[MATERIAL]
-=-=-

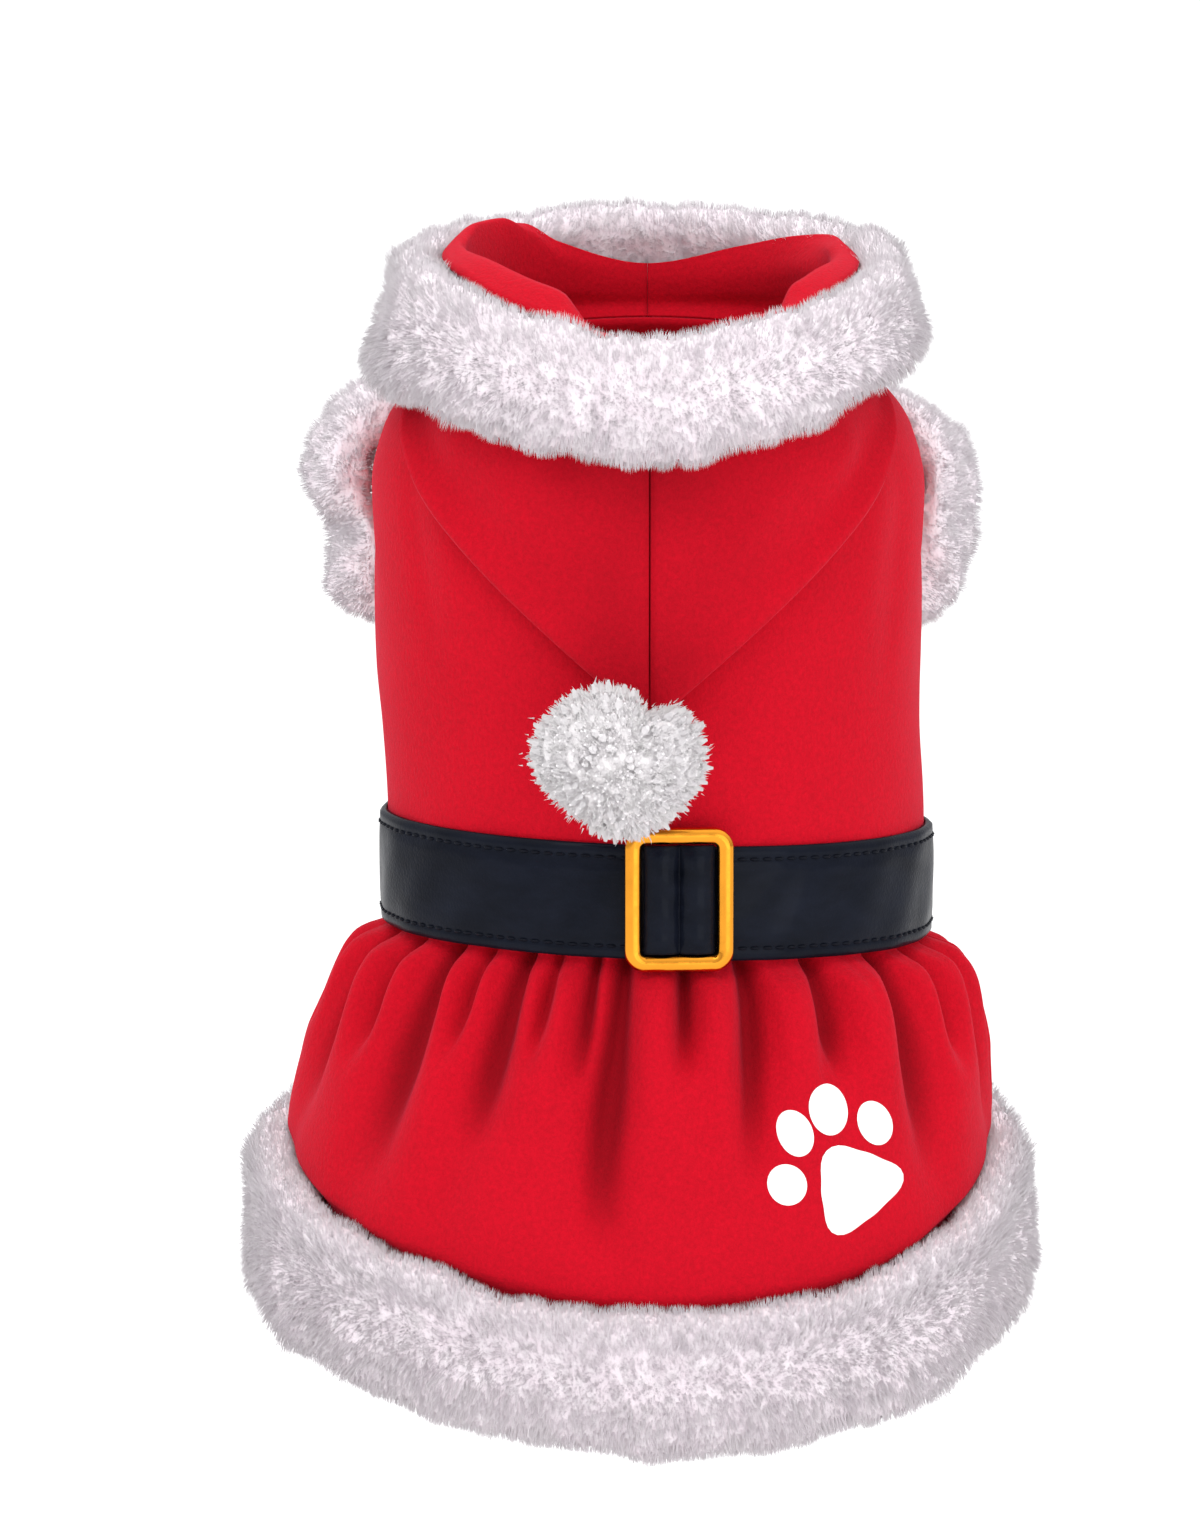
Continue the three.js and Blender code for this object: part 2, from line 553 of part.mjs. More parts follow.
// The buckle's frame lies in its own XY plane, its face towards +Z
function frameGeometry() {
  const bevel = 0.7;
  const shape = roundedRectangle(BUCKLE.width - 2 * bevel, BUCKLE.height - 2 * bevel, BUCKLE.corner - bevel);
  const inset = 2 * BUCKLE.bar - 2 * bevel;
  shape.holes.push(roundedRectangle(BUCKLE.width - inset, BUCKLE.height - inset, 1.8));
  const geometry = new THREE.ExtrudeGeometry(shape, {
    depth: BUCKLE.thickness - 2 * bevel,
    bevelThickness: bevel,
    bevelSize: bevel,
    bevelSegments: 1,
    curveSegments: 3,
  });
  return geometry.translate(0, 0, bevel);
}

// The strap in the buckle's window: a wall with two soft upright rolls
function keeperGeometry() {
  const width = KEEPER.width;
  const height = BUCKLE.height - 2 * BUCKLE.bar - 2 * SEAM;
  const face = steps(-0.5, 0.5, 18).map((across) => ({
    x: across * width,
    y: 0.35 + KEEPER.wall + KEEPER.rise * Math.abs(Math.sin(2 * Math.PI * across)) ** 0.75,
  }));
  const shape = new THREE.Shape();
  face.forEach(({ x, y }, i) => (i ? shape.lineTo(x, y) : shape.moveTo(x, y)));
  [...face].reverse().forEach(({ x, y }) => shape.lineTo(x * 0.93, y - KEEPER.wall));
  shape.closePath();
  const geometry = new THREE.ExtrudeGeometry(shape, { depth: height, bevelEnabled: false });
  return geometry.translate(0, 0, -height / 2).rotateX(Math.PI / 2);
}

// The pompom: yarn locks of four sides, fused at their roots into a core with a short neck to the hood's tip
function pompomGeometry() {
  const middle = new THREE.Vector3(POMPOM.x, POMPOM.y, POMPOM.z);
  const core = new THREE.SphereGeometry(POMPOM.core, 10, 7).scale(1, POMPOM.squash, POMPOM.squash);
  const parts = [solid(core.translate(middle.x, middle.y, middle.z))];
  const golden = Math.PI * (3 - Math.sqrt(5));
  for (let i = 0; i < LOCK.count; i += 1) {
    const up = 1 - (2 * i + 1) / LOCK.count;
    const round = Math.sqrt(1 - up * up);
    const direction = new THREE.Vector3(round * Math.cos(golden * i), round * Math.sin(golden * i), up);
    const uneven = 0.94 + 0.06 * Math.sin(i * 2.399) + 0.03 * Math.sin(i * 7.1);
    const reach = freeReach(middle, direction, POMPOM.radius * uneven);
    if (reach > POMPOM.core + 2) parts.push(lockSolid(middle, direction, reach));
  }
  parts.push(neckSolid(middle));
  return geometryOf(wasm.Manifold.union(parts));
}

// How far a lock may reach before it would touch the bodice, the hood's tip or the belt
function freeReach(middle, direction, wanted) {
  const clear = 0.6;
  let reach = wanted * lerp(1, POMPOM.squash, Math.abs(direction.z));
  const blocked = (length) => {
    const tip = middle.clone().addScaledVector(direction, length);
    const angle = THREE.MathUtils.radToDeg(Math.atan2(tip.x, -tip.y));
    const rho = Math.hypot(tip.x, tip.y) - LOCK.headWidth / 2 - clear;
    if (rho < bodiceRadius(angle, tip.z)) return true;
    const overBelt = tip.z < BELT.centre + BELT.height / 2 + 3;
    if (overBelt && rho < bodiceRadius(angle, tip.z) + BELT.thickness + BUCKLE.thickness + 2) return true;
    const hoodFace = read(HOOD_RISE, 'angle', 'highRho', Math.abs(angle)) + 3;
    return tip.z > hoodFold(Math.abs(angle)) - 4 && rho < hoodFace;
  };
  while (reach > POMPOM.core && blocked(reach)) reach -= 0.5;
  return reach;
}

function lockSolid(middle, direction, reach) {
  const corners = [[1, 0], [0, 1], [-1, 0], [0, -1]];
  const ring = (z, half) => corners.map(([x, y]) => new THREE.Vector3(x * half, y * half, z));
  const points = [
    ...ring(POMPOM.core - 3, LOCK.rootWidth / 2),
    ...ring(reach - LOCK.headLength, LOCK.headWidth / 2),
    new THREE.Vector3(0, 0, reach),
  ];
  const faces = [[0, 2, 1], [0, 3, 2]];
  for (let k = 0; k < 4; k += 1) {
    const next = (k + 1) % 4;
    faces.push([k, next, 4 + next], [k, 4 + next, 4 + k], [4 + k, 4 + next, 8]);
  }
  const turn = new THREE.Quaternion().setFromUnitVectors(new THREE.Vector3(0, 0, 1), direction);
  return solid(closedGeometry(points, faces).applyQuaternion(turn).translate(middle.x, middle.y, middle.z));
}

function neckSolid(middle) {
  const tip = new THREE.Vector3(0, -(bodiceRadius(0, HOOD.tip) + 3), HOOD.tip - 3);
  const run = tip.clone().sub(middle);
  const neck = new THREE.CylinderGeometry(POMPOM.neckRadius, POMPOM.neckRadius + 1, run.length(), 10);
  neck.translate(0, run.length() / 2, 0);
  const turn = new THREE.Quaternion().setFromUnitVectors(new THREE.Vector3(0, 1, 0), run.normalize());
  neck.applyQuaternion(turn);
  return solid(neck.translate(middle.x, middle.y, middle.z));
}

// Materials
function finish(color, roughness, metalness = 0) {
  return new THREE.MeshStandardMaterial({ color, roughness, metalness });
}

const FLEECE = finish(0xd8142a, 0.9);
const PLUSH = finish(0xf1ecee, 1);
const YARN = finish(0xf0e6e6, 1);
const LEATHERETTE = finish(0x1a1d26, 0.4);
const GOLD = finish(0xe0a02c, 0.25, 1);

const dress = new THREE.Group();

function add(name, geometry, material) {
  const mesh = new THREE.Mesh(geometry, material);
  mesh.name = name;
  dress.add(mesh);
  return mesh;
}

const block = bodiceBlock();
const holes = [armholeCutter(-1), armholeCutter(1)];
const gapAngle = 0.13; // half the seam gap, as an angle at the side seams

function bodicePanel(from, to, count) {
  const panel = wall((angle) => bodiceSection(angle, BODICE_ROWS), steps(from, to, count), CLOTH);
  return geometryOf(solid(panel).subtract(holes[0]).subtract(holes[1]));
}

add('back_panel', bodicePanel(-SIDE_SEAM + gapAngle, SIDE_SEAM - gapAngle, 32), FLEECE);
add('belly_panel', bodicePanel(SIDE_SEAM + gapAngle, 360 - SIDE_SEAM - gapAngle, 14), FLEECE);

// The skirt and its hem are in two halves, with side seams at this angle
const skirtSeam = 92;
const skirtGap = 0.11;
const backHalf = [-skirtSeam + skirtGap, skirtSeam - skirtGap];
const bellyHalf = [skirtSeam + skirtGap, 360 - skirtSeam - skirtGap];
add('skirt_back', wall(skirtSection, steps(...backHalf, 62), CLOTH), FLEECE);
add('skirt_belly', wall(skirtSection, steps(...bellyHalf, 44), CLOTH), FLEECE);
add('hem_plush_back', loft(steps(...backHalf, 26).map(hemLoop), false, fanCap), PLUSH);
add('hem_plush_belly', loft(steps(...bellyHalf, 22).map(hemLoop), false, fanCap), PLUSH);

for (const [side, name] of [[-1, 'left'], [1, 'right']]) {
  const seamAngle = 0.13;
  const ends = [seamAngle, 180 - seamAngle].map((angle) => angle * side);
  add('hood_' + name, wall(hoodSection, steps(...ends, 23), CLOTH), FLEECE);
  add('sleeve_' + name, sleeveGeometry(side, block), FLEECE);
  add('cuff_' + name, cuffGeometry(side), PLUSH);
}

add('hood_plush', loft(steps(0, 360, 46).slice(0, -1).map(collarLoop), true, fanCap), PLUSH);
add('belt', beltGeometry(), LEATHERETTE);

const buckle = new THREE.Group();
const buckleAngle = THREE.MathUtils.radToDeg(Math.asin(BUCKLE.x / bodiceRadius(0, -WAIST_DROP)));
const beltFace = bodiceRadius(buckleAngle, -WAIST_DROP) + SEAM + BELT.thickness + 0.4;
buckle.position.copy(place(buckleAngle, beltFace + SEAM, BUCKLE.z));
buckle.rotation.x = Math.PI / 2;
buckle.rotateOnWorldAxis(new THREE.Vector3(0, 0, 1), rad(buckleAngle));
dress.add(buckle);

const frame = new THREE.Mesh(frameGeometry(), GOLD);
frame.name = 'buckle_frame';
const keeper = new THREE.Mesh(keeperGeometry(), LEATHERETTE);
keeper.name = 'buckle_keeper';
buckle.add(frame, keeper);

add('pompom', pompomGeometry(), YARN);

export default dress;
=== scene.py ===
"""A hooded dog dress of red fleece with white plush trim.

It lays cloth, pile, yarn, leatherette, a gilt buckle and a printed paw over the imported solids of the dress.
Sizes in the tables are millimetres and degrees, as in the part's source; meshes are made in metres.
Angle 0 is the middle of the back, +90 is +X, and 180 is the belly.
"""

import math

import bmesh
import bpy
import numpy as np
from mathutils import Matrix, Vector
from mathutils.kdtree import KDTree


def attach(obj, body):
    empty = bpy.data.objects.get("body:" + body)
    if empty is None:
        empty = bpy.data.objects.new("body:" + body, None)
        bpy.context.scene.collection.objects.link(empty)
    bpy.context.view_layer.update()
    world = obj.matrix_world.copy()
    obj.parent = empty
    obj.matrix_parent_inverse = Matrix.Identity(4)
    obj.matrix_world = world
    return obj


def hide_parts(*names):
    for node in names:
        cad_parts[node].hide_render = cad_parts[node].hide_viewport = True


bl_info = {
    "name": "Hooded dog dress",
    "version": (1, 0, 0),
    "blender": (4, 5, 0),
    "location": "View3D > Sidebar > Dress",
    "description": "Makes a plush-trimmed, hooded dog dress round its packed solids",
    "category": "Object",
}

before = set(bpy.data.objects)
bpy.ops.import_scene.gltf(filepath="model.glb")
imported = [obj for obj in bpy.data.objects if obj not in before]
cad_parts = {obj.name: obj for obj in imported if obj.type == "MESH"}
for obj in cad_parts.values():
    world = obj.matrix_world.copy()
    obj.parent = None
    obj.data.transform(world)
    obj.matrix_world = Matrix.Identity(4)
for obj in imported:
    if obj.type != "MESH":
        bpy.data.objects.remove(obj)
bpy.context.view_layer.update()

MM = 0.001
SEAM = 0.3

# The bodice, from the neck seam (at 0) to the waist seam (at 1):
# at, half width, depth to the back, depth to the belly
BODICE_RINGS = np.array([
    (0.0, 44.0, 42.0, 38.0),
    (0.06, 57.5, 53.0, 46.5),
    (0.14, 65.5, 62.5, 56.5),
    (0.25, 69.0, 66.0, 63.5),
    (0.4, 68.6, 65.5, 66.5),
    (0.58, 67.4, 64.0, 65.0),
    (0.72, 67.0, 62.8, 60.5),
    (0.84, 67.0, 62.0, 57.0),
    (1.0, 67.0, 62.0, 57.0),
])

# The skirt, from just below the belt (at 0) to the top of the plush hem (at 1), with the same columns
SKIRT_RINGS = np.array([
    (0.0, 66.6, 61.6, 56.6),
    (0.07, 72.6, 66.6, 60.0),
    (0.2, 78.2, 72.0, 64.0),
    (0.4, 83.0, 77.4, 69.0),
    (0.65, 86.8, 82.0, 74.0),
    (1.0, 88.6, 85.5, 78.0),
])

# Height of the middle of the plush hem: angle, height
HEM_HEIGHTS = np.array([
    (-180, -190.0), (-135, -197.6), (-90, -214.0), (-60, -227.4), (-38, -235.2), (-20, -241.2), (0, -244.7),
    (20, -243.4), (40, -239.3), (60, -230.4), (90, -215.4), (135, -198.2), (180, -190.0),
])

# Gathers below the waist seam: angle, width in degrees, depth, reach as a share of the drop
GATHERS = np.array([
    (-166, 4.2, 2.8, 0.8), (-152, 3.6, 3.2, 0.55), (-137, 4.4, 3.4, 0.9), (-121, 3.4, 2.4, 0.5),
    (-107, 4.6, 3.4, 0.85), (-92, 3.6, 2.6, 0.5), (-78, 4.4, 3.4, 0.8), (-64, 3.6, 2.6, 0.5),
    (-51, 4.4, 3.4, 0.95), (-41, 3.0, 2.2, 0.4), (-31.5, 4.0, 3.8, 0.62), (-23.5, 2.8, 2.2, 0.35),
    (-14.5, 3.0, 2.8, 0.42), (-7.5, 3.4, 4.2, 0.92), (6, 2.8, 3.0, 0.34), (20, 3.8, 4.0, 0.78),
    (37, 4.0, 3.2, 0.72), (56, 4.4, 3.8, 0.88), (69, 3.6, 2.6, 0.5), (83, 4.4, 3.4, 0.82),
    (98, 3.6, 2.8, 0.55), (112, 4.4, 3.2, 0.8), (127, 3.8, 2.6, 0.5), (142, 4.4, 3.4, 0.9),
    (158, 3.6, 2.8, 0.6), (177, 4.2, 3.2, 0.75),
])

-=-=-

[EXERCISE BRIEF] Begin with the line that has "const frame = new" in the listing above and end after the line that has "import numpy as np"; output those lines exactly.

[ANSWER IN FULL]
const frame = new THREE.Mesh(frameGeometry(), GOLD);
frame.name = 'buckle_frame';
const keeper = new THREE.Mesh(keeperGeometry(), LEATHERETTE);
keeper.name = 'buckle_keeper';
buckle.add(frame, keeper);

add('pompom', pompomGeometry(), YARN);

export default dress;
=== scene.py ===
"""A hooded dog dress of red fleece with white plush trim.

It lays cloth, pile, yarn, leatherette, a gilt buckle and a printed paw over the imported solids of the dress.
Sizes in the tables are millimetres and degrees, as in the part's source; meshes are made in metres.
Angle 0 is the middle of the back, +90 is +X, and 180 is the belly.
"""

import math

import bmesh
import bpy
import numpy as np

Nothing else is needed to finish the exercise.